**Your objective:** For each line below that includes the word "record", make a copy.

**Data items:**
* Begin *
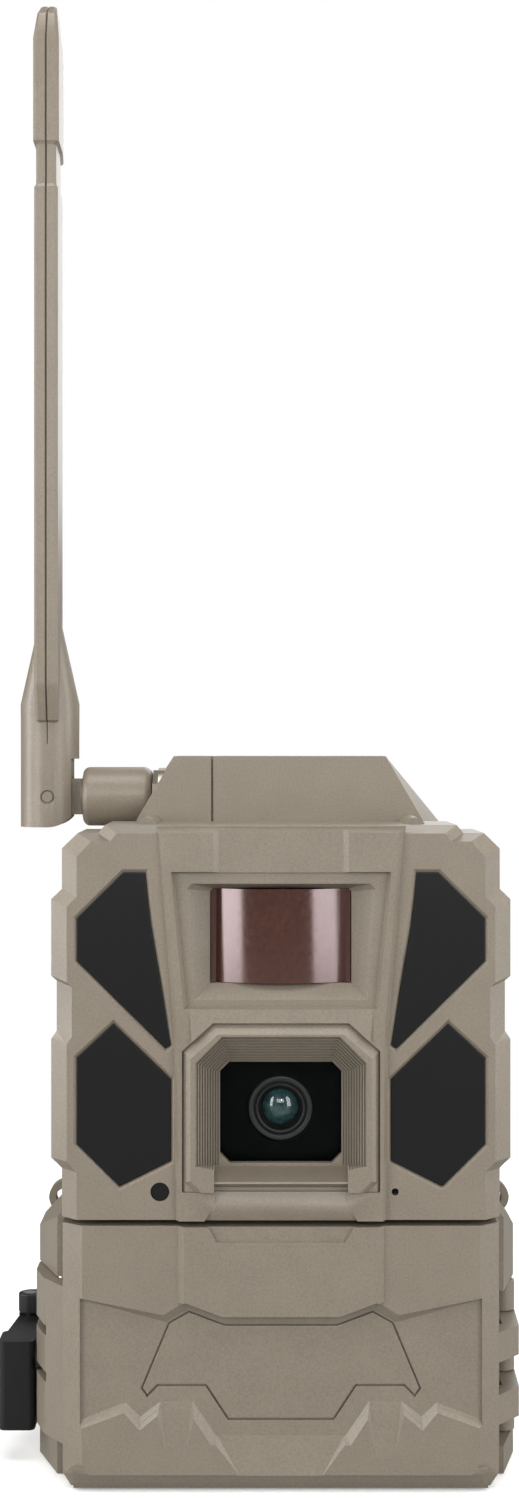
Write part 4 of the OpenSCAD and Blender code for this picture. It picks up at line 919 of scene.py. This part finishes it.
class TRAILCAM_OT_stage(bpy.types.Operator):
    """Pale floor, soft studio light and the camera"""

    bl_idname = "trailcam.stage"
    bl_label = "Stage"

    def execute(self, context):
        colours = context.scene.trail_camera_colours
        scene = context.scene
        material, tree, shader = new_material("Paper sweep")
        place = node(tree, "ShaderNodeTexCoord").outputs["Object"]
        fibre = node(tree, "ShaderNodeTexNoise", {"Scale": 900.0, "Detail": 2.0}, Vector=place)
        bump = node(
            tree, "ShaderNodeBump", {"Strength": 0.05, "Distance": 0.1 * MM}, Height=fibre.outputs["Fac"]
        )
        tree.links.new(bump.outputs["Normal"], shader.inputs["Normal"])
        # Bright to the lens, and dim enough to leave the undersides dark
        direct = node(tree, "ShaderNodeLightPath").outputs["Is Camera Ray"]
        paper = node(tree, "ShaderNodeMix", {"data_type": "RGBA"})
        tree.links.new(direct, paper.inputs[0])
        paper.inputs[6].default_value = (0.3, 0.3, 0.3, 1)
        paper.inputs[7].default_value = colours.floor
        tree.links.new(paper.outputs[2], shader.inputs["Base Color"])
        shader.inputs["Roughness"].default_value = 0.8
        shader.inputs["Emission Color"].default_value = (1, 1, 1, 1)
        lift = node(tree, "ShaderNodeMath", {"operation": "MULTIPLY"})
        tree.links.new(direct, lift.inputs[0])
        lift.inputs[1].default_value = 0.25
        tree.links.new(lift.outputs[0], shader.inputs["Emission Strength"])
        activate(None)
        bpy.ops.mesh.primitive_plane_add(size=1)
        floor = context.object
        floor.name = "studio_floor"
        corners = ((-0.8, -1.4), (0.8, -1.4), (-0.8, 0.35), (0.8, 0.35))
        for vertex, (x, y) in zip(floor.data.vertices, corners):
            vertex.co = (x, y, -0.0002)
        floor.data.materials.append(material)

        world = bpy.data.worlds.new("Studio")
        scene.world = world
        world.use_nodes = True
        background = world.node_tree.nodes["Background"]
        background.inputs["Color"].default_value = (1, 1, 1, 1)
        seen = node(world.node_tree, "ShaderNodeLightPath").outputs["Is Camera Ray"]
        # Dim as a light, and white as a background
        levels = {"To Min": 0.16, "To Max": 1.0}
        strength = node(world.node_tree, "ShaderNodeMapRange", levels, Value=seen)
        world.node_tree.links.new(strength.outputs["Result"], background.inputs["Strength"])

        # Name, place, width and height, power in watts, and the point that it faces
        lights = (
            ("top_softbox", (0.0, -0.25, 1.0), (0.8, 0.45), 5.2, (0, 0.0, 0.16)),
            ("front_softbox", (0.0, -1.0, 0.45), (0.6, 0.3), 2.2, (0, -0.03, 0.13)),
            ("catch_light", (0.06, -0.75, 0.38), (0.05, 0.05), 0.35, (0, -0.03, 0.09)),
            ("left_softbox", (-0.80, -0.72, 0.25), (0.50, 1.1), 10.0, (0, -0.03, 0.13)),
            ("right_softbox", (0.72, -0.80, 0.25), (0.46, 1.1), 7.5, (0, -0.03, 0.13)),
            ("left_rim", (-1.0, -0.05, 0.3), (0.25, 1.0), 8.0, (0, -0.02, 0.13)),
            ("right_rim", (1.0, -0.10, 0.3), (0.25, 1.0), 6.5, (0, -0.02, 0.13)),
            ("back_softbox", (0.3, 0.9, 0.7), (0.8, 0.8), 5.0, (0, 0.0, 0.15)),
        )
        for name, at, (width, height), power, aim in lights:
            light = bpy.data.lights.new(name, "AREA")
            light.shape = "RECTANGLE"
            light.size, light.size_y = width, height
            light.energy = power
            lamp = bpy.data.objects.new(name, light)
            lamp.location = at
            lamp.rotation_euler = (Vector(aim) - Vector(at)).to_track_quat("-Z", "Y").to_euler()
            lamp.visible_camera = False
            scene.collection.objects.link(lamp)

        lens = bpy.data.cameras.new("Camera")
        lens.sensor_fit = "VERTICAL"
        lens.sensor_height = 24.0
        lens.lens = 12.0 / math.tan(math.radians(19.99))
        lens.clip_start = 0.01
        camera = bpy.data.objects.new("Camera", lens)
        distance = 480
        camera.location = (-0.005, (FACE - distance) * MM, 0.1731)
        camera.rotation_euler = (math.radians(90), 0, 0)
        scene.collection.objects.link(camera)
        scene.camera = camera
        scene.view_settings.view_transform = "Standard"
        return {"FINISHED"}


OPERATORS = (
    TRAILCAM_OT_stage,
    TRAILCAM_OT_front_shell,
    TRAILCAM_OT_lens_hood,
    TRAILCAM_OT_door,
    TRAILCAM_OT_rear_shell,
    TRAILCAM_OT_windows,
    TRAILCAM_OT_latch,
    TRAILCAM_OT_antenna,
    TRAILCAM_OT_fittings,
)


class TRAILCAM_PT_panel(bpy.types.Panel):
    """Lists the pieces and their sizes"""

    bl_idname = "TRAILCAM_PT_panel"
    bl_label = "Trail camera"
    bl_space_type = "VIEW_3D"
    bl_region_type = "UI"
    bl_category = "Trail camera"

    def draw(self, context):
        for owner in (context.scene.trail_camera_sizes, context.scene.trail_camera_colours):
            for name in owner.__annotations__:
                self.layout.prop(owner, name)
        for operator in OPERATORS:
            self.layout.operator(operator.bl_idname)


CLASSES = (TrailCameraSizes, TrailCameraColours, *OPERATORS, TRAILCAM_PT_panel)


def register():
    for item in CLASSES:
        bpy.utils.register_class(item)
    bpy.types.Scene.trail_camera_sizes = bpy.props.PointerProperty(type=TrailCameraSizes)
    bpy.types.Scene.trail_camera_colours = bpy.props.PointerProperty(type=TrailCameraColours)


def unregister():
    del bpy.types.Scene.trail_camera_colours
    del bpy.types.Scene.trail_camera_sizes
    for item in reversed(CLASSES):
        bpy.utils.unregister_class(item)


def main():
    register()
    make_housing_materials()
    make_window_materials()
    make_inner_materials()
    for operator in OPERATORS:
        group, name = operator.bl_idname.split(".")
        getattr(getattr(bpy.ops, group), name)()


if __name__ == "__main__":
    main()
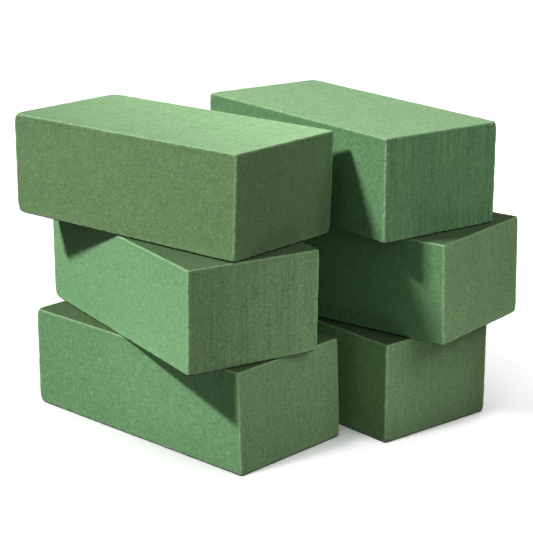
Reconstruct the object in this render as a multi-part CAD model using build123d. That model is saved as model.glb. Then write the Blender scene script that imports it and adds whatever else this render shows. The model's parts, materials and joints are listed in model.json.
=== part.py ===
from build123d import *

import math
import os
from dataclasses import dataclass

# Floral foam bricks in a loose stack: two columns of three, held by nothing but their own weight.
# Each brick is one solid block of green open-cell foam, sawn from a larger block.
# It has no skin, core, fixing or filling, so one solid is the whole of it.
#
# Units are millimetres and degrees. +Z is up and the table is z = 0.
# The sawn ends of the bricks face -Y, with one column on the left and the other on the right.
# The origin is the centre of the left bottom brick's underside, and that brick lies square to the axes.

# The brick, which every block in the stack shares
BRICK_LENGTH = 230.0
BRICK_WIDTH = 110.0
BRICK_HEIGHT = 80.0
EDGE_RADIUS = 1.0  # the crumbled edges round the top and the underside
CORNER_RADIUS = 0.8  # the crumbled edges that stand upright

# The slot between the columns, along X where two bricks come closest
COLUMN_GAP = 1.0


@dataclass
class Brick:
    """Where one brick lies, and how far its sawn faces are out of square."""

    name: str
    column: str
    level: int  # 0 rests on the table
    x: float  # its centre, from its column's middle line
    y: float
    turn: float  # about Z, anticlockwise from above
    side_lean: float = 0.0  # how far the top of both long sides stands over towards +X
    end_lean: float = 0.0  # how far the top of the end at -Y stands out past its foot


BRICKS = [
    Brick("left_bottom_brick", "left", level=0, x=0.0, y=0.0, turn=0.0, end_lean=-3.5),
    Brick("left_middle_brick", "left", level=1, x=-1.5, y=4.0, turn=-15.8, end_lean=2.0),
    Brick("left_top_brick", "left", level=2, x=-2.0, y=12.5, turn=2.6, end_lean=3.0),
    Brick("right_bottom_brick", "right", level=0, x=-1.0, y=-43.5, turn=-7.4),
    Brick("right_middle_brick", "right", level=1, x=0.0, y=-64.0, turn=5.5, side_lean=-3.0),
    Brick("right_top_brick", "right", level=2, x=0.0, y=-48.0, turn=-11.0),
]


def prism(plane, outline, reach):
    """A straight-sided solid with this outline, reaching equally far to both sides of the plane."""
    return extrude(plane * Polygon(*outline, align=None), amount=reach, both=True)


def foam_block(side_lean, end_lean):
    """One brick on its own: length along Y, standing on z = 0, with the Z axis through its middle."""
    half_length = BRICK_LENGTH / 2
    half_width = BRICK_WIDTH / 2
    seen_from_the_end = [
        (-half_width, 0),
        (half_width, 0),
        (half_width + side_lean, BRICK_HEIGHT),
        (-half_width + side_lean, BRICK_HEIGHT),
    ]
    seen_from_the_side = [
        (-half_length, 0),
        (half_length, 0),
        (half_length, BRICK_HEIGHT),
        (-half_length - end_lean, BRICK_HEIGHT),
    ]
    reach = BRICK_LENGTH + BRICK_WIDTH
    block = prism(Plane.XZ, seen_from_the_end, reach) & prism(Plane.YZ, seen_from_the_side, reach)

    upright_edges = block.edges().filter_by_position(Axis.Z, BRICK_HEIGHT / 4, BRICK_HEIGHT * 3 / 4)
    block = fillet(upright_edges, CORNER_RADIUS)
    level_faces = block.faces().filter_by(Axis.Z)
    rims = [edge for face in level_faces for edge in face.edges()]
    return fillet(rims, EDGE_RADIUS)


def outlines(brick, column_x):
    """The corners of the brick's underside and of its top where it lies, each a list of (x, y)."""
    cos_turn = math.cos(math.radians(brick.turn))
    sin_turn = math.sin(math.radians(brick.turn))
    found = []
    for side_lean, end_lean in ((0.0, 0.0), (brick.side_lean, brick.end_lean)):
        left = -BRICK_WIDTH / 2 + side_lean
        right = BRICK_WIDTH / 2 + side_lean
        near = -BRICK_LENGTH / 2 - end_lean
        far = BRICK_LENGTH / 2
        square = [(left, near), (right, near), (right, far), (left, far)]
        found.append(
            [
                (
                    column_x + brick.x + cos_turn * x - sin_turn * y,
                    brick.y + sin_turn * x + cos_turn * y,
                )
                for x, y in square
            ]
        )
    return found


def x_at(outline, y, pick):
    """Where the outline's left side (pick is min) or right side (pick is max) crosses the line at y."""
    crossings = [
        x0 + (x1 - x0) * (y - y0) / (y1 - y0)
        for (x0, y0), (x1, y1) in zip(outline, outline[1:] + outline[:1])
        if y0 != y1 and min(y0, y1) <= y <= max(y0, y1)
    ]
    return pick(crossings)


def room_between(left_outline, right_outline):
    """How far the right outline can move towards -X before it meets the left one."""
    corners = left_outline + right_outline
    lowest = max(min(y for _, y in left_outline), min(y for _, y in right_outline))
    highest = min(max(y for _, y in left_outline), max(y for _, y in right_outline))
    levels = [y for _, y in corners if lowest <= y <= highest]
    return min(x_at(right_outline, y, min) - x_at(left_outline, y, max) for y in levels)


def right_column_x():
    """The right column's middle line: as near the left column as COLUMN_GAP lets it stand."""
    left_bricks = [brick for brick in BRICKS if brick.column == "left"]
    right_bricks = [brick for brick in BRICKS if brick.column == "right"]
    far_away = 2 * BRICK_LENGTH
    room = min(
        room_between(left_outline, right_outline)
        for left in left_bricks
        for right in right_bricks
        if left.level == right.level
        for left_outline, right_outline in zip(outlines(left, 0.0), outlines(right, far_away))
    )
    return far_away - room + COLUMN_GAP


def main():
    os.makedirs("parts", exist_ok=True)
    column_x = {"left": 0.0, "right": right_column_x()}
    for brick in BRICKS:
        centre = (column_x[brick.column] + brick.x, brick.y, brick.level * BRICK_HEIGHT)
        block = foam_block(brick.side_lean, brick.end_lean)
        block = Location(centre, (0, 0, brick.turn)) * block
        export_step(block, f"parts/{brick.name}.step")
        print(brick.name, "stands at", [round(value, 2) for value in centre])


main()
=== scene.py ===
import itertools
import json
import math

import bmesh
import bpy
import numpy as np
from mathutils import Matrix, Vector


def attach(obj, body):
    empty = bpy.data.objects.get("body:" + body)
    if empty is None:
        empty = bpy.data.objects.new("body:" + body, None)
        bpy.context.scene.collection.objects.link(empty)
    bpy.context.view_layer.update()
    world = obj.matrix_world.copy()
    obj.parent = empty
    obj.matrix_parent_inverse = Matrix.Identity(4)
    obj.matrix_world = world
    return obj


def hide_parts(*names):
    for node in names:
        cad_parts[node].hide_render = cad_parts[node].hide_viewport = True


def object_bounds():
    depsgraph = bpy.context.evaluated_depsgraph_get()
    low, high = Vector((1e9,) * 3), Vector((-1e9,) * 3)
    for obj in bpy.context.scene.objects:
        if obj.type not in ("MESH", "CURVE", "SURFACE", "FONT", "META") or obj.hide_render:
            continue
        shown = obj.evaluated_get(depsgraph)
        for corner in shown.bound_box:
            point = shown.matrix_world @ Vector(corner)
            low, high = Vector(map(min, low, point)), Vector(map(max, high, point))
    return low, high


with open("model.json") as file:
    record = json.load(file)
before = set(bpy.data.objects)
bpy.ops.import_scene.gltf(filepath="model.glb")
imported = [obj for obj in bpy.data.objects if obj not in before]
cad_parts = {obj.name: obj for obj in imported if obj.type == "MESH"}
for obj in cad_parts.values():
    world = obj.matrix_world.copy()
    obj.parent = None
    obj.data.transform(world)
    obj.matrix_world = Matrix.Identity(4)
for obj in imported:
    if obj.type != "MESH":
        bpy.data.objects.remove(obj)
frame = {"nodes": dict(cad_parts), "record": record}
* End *
**Solution for this exercise:**
    record = json.load(file)
frame = {"nodes": dict(cad_parts), "record": record}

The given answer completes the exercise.